North Wildwood Mayor Patrick Rosenello said, “Strict residential zoning in our single-family home district” - which stretches from New Jersey Avenue to Surf Avenue and includes most of the city’s century-old homes - is “one of the strongest tools we have to preserve our past.”
“Just recently we have seen a renewed interest in the rehabilitation of many stately older homes in town and the trend seems to be continuing,” he said.
Rosenello also cited the North Wildwood Historic Commission, which oversees Hereford Inlet Lighthouse, as “dedicated to preserving and remembering the history of North Wildwood.”
Wildwood Crest Mayor Don Cabrera said the borough “had opted not to legislate what owners can do with their properties in terms of a historical zone,” but it “continues to tweak architectural details to allow for better design.”
“Crest property owners can decide on what is best for themselves and their property as long as it meets zoning and planning requirements,” he said. “Demolitions are mainly due to age and condition of property after considering costs to renovate and preserve an existing structure as well as the value of real estate on a barrier island.

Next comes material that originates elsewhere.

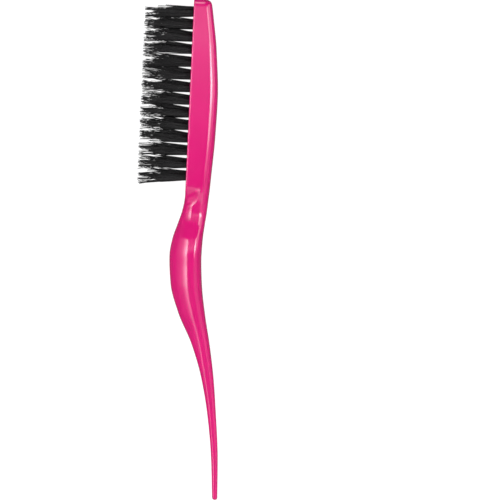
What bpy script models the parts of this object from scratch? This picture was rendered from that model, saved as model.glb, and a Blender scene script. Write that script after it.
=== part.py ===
"""Teasing brush with a rat-tail handle, modelled as separate solids, in metres with +Z up.

The brush lies on its side. +X runs from the end of the head to the tip of the tail, the bristles
point along -Y, and +Z is up through the side of the head. One moulded body carries 42 bristle
tufts, three rows of fourteen, each in its own blind socket.
"""

import math

import bmesh
import bpy
from mathutils import Matrix, Vector

MM = 0.001

# ---- Driving dimensions, in millimetres ------------------------------------------------------

BODY_LENGTH = 224.5
BRISTLE_LENGTH = 22.0  # from the bristle face to the tips of the long bristles
TAIL_RISE = 20.7  # from the bristle face to the highest point of the tail's back
WIDEST_HALF = 8.9  # half width of the palm bulge, the widest place on the brush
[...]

"Some opt to sell the property for development as it may be cheaper to build new and to meet new construction code requirements. The vacation market currently calls for modern larger floor plans that can accommodate larger families.
“That said, in Wildwood Crest, there are many hotels and motels including multi-family properties that still exist in the ‘Doo Wop’ architecture along the oceanfront despite not having a specific historical zone,” he continued. “There also exist many older single family homes as well. Owners have made the decision to preserve history and take advantage of the boutique benefits of same.
“The Crest itself has preserved the iconic fishing pier and the Fox library to maintain a historical aspect in the community and also pondering a new downtown where the 1956 train station used to be,” Cabrera concluded.
West Wildwood Christopher Fox did not respond to a request for comment.
The 2019 listing states that a solution to protect the island’s historic properties would involve citizens “convincing neighbors and elected officials that local historic districts with strong anti-demolition ordinances will benefit the Wildwoods by preserving historic homes and neighborhoods.
“These are the elements that define the Wildwoods and set the area apart from the rest of the Jersey shore, which is rapidly becoming a homogeneous region without character, where one municipality is indistinguishable from the rest,” the listing concludes.